The process begins by washing the master disc before spraying it with tin chloride and liquid silver. Any silver that does not stick is washed away. A duller metal is added to the silver side, which stiffens the disc ready for the electroplating process.
Electroplating simply involves immersing the silver-plated disc into a liquid tank of dissolved nickel. When immersed, the nickel is fused to the silver surface by an electrical charge.
With the nickel set into the grooves, the disc is removed from the electroplating tank and the metal layer is removed from the original lacquer disc. The removed metal layer forms stamper that will be used to press shiny new vinyl records.
To finish the stamper, the manufacturer uses an optical centering punch to make a hole in the exact center before progressing to trimming off any excess metal.
Step 4: Printing the Album Covers
While the mastering process is in operation a specialist printer will be printing and cutting the sleeves then gluing them together to form the album covers, we all love so much.

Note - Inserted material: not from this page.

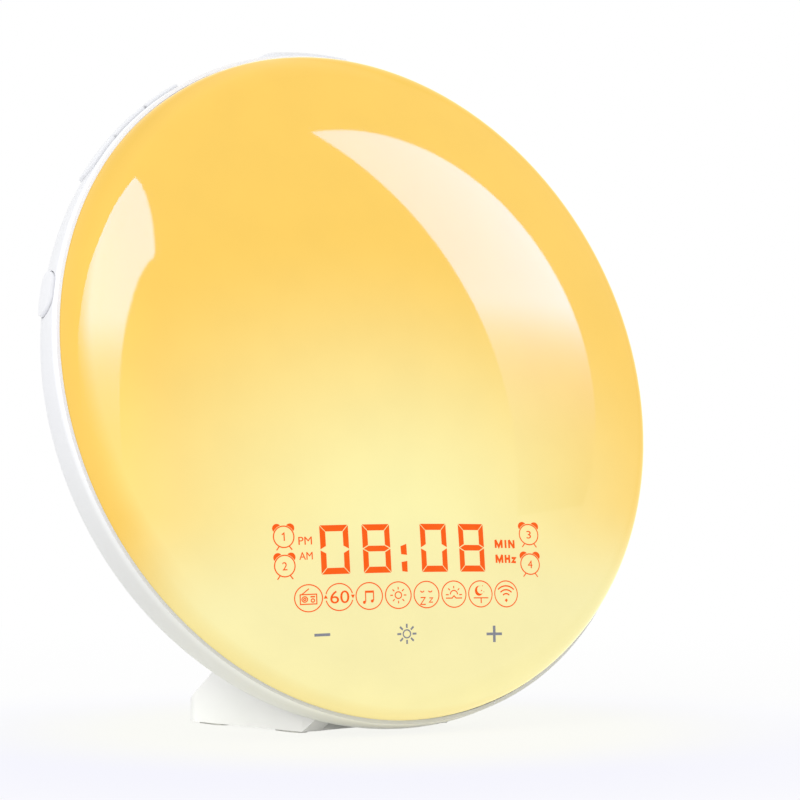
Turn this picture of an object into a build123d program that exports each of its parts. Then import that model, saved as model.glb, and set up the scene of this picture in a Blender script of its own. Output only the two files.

Step 5: Preparing The Labels
The labels are also being printed, labels are produced in square stacks, which are first punched in the centre and trimmed into perfect circles. As the labels will have to endure the heat of the pressing process they are baked to remove any moisture from the paper. The labels are then fused to the record as part of the pressing process.
Step 6: Pressing the Records
To press vinyl records, the manufacturer first pours Polyvinyl Chloride pellets into a hopper, which feeds the material into an extruder that condenses them into a small puck shape referred to as a biscuit. The machines hold these vinyl biscuits in place as the labels are placed above and below. The biscuit and labels are then moved to the press where 100 tons of pressure is applied at very high temperatures created by heating water to produce steam which is harnessed to melt and mould the biscuit into a new vinyl record. Once cool, the excess vinyl is ready for a final trim.
We now have a beautiful new vinyl record ready for hours of listening enjoyment and a lifetime of beautiful memories.